_Written exercise:_ Extract, unchanged, every line from the top of the material below through the line with "# its own, and", and no more.

☆ ☆ ☆

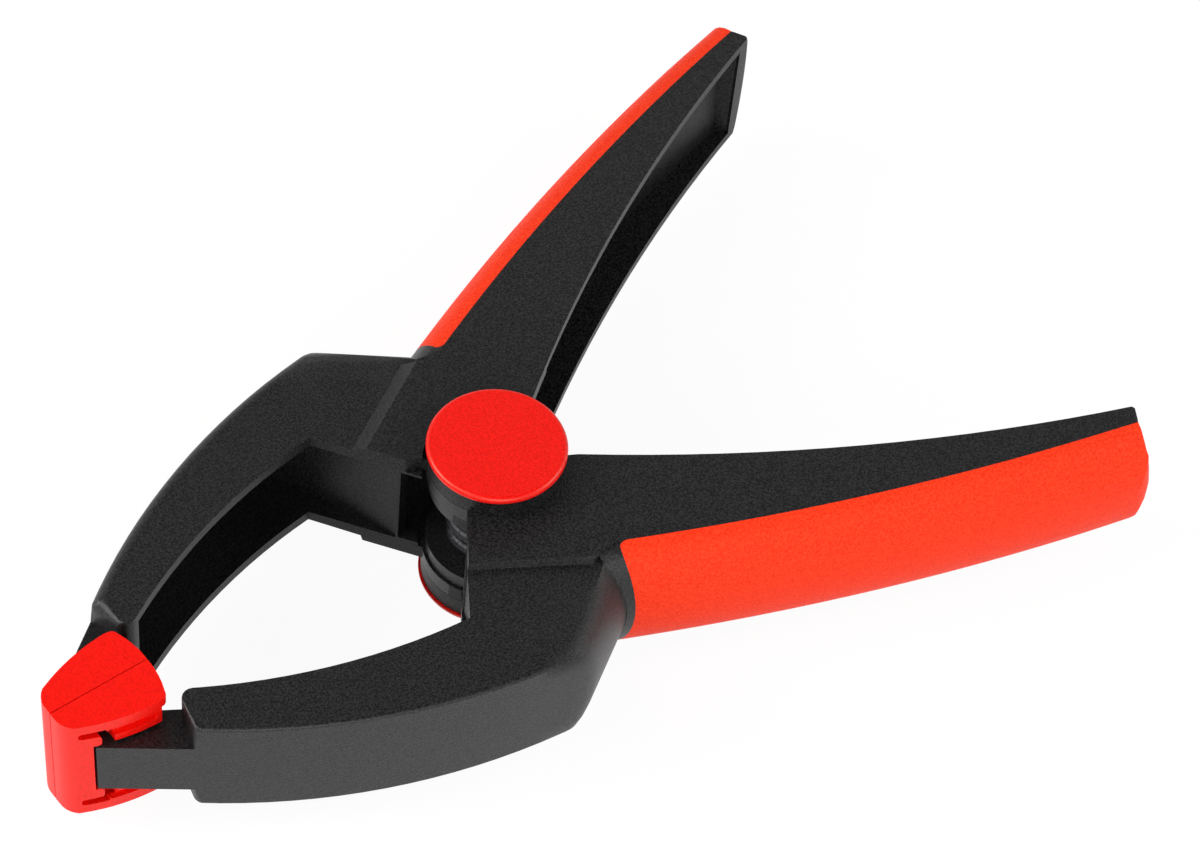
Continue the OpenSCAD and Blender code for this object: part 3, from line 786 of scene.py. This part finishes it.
for side in SIDES:
    arm = clean_copy(side + "_arm")
    print(side, "step corners moved", steepen_step(arm, side))
    print(side, "end wall corners moved", thin_end_wall(arm, side))
    print(side, "end bowed", bow_end(arm, side))
    print(side, "handle end edges", round_handle_end(arm, side))
    ends = round_edges(
        arm, END_CORNER_MM, CORNER_CUTS, CORNER_DEG, lambda e: near_end_corner(e, side)
    )
    rims = round_edges(arm, RIM_MM, CORNER_CUTS, CORNER_DEG, lambda e: on_throat_rim(e, side))
    print(side, "end corners", ends, "rim edges", rims)
    for face, radius in BACK_RADIUS_MM.items():
        print(side, "jaw back drawn in", radius, "mm:", round_back(arm, side, face, radius))
    print(side, "arm edges rounded", round_edges(arm, EDGE_MM["arm"], least_deg=ARM_EDGE_DEG))
    print(side, "faces of the hollows", choose_painted_shade(arm, side))
    piece = add_piece(side + "_arm_moulding", arm, side, BLACK, [side + "_arm"])
    # The slots of painted shade: the channels, and the walls facing the other arm
    piece.data.materials.append(HOLLOW_PAINTED_SHADE_BLACK)
    piece.data.materials.append(MOUTH_PAINTED_SHADE_BLACK)

# %% [markdown]
# ## The grips
# A soft grip is moulded over the back of each handle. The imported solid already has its
# shape, so its copy is only bowed at the end, as the arm is, and its edges are softened.

# %% Grips
for side in SIDES:
    grip = clean_copy(side + "_grip")
    print(side, "grip end bowed", bow_end(grip, side))
    print(side, "grip edges rounded", round_edges(grip, EDGE_MM["grip"]))
    add_piece(side + "_grip_skin", grip, side, SOFT_RED, [side + "_grip"])

# %% [markdown]
# ## The pads
# Each jaw ends in a hard red pad that swivels on the arm's trunnions. It rides on a body of
# its own, and its face stays flat, so only its edges are softened.

# %% Pads
for side in SIDES:
    pad = clean_copy(side + "_pad")
    print(side, "pad edges rounded", round_edges(pad, EDGE_MM["pad"]))
    add_piece(side + "_pad_moulding", pad, side + "_pad", PAD_RED, [side + "_pad"])

# %% [markdown]
# ## Caps and collars
# A black collar stands round each end of the pivot, and a plain red cap closes it. The
# record says which arm carries each of them, so no body is written out here. The cap's rim
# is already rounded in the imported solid, and only the collar's edges are softened.

# %% Caps and collars
BODY_OF = {
    name: body for body, names in frame["record"]["behaviour"]["bodies"].items() for name in names
}
for end in ("top", "bottom"):
    collar = clean_copy(end + "_collar")
    print(end, "collar edges rounded", round_edges(collar, EDGE_MM["collar"]))
    body = BODY_OF[end + "_collar"]
    # The collar takes the darker black, as painted shade
    add_piece(end + "_collar_ring", collar, body, RING_PAINTED_SHADE_BLACK, [end + "_collar"])
    cap = clean_copy(end + "_cap")
    add_piece(end + "_cap_disc", cap, BODY_OF[end + "_cap"], CAP_RED, [end + "_cap"])

# %% [markdown]
# ## The parts inside the pivot
# The steel pin, washers and rings and the plastic sleeve have the right shape as packed and
# hardly show, so they stay as they are and only take their finish.

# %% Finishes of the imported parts
PACKED_FINISHES = {
    "pivot_pin": PIN_STEEL, "top_washer": PIN_STEEL, "bottom_washer": PIN_STEEL,
    "top_retaining_ring": RING_STEEL, "bottom_retaining_ring": RING_STEEL,
    "spring_sleeve": BLACK,
}
for name, material in PACKED_FINISHES.items():
    slots = frame["nodes"][name].data.materials
    slots.clear()
    slots.append(material)
    print(name, "finished in", material.name)

# %% [markdown]
# ## The spring
# A torsion spring is one wire: a coil round the sleeve, and a leg at each end that bends
# over against its arm. A ring of points is spun round the pivot with a rise at each step,
# which winds the coil, and then pushed out straight, spun round the bend and pushed out
# again. The upper end is the lower one turned over on the long axis.

# %% Measures of the spring
# The wire, and the coil: its radius and half its rise, both to the middle of the wire
WIRE_MM = 2.6
COIL_MM = 6.9
COIL_HALF_MM = 5.5
COIL_TURNS = 3
# The lower leg: its way, where the coil leaves for it, and its length to the corner
LEG_DEG = 42.0
COIL_FROM_DEG = LEG_DEG + 90
LEG_MM = 20.0
# The foot beyond the corner: its way and length, and how far before the corner it bends
FOOT_DEG = 109.6
FOOT_MM = 4.48
BEND_SET_BACK_MM = 1.9
# How finely the wire is cut
STEPS_PER_TURN = 36
BEND_STEPS = 8
WIRE_SIDES = 14
print("coil, outside", 2 * COIL_MM + WIRE_MM, "mm across")

# %% Tools for a bent tube
def at_angle(deg, radius_mm=1.0, height_mm=0.0):
    """A place round the pivot, in metres from the middle plane, for an angle from the X axis."""
    turn = math.radians(deg)
    return Vector((math.cos(turn) * radius_mm, math.sin(turn) * radius_mm, height_mm)) * MM


def open_end(bm, spot):
    """The ring of open edges nearest to a place."""
    rim = [e for e in bm.edges if e.is_boundary]
    near = min(rim, key=lambda e: (e.verts[0].co - spot).length)
    ring, grown = {near}, True
    while grown:
        verts = {v for e in ring for v in e.verts}
        more = {e for e in rim if e not in ring and (e.verts[0] in verts or e.verts[1] in verts)}
        grown = bool(more)
        ring |= more
    return list(ring)


def push_out(bm, ring, move):
    """Extrudes an open ring of edges by a move, and gives the new ring."""
    out = bmesh.ops.extrude_edge_only(bm, edges=ring)["geom"]
    verts = [g for g in out if isinstance(g, bmesh.types.BMVert)]
    bmesh.ops.translate(bm, verts=verts, vec=move)
    moved = set(verts)
    return [e for e in bm.edges if e.is_boundary and e.verts[0] in moved and e.verts[1] in moved]


# %% Spring
def wind_spring():
    """The lower leg, the coil and the upper leg as one closed tube about the middle plane."""
    bm = bmesh.new()
    sweep = 360 * COIL_TURNS + 2 * (180 - COIL_FROM_DEG)
    steps = round(sweep / 360 * STEPS_PER_TURN)
    start = at_angle(COIL_FROM_DEG, COIL_MM, -COIL_HALF_MM)
    stand = Matrix.Translation(start) @ Matrix.Rotation(math.radians(COIL_FROM_DEG), 4, "Z")
    stand = stand @ Matrix.Rotation(math.radians(90), 4, "X")
    bmesh.ops.create_circle(bm, segments=WIRE_SIDES, radius=WIRE_MM / 2 * MM, matrix=stand)
    bmesh.ops.spin(
        bm, geom=bm.verts[:] + bm.edges[:], cent=(0, 0, 0), axis=(0, 0, 1),
        dvec=(0, 0, 2 * COIL_HALF_MM * MM / steps), angle=math.radians(sweep), steps=steps,
    )
    leg_way = at_angle(LEG_DEG)
    foot_way = at_angle(FOOT_DEG)
    bend = FOOT_DEG - LEG_DEG
    inner = BEND_SET_BACK_MM / math.tan(math.radians(bend / 2))
    for turned in (Matrix.Identity(4), Matrix.Rotation(math.pi, 4, "X")):
        straight = LEG_MM - BEND_SET_BACK_MM
        ring = push_out(bm, open_end(bm, turned @ start), turned @ (leg_way * straight))
        centre = start + leg_way * straight + at_angle(LEG_DEG + 90, inner)
        out = bmesh.ops.spin(
            bm, geom=ring + list({v for e in ring for v in e.verts}), cent=turned @ centre,
            axis=turned @ Vector((0, 0, 1)), dvec=(0, 0, 0), angle=math.radians(bend),
            steps=BEND_STEPS,
        )["geom_last"]
        last = [g for g in out if isinstance(g, bmesh.types.BMEdge)]
        push_out(bm, last, turned @ (foot_way * (FOOT_MM - BEND_SET_BACK_MM)))
    bmesh.ops.remove_doubles(bm, verts=bm.verts[:], dist=SAME_POINT_MM * MM)
    bmesh.ops.holes_fill(bm, edges=[e for e in bm.edges if e.is_boundary], sides=0)
    bmesh.ops.recalc_face_normals(bm, faces=bm.faces[:])
    bmesh.ops.translate(bm, verts=bm.verts[:], vec=(0, 0, PIVOT_Z))
    return bm


spring = wind_spring()
print("spring closed", all(e.is_manifold for e in spring.edges), len(spring.faces), "faces")
spring_piece = add_piece(
    "torsion_spring_wire", spring, None, SPRING_STEEL, ["torsion_spring"],
    sharp_deg=60,
)
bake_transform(spring_piece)

# %% [markdown]
# ## Size
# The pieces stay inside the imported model's box.

# %% Boxes as plain numbers
def plain(box):
    """A box as plain lists of numbers."""
    return [[round(float(x), 6) for x in corner] for corner in box]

☆ ☆ ☆

_Worked answer:_
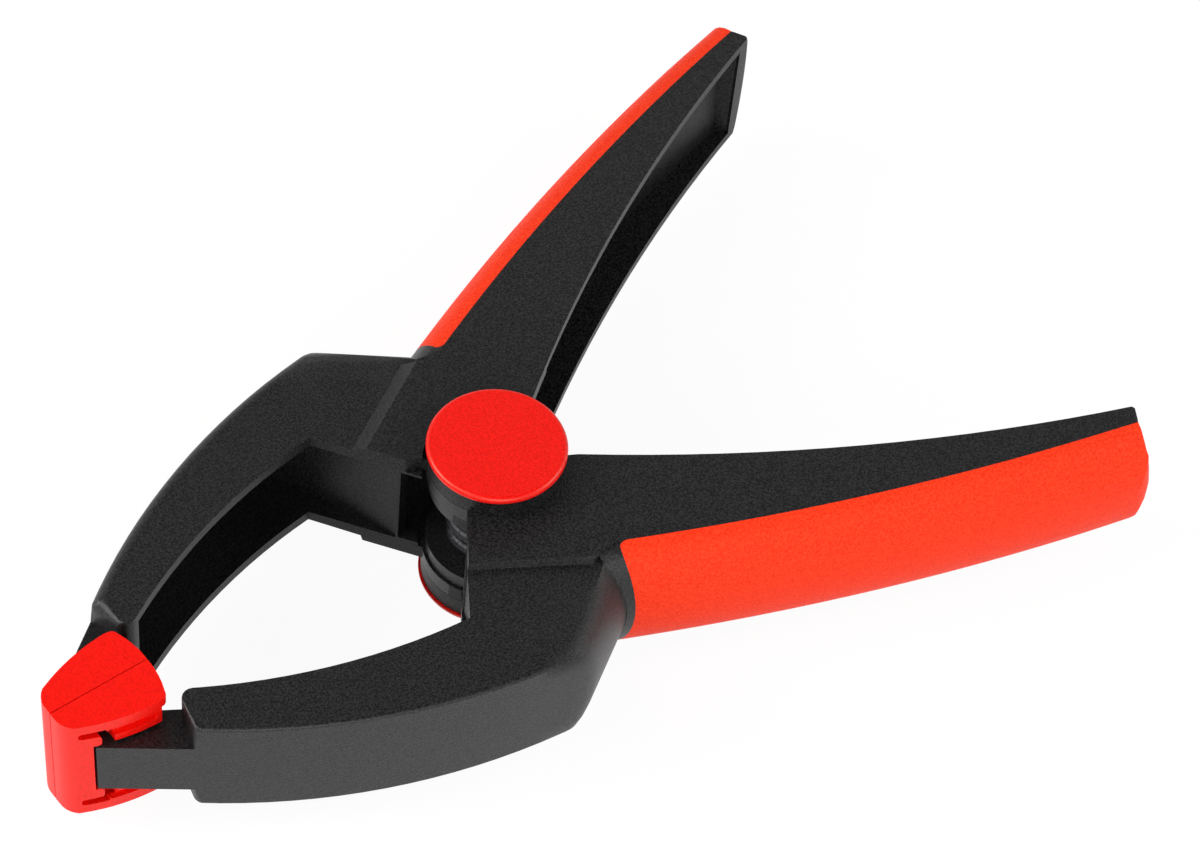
Continue the OpenSCAD and Blender code for this object: part 3, from line 786 of scene.py. This part finishes it.
for side in SIDES:
    arm = clean_copy(side + "_arm")
    print(side, "step corners moved", steepen_step(arm, side))
    print(side, "end wall corners moved", thin_end_wall(arm, side))
    print(side, "end bowed", bow_end(arm, side))
    print(side, "handle end edges", round_handle_end(arm, side))
    ends = round_edges(
        arm, END_CORNER_MM, CORNER_CUTS, CORNER_DEG, lambda e: near_end_corner(e, side)
    )
    rims = round_edges(arm, RIM_MM, CORNER_CUTS, CORNER_DEG, lambda e: on_throat_rim(e, side))
    print(side, "end corners", ends, "rim edges", rims)
    for face, radius in BACK_RADIUS_MM.items():
        print(side, "jaw back drawn in", radius, "mm:", round_back(arm, side, face, radius))
    print(side, "arm edges rounded", round_edges(arm, EDGE_MM["arm"], least_deg=ARM_EDGE_DEG))
    print(side, "faces of the hollows", choose_painted_shade(arm, side))
    piece = add_piece(side + "_arm_moulding", arm, side, BLACK, [side + "_arm"])
    # The slots of painted shade: the channels, and the walls facing the other arm
    piece.data.materials.append(HOLLOW_PAINTED_SHADE_BLACK)
    piece.data.materials.append(MOUTH_PAINTED_SHADE_BLACK)

# %% [markdown]
# ## The grips
# A soft grip is moulded over the back of each handle. The imported solid already has its
# shape, so its copy is only bowed at the end, as the arm is, and its edges are softened.

# %% Grips
for side in SIDES:
    grip = clean_copy(side + "_grip")
    print(side, "grip end bowed", bow_end(grip, side))
    print(side, "grip edges rounded", round_edges(grip, EDGE_MM["grip"]))
    add_piece(side + "_grip_skin", grip, side, SOFT_RED, [side + "_grip"])

# %% [markdown]
# ## The pads
# Each jaw ends in a hard red pad that swivels on the arm's trunnions. It rides on a body of
# its own, and its face stays flat, so only its edges are softened.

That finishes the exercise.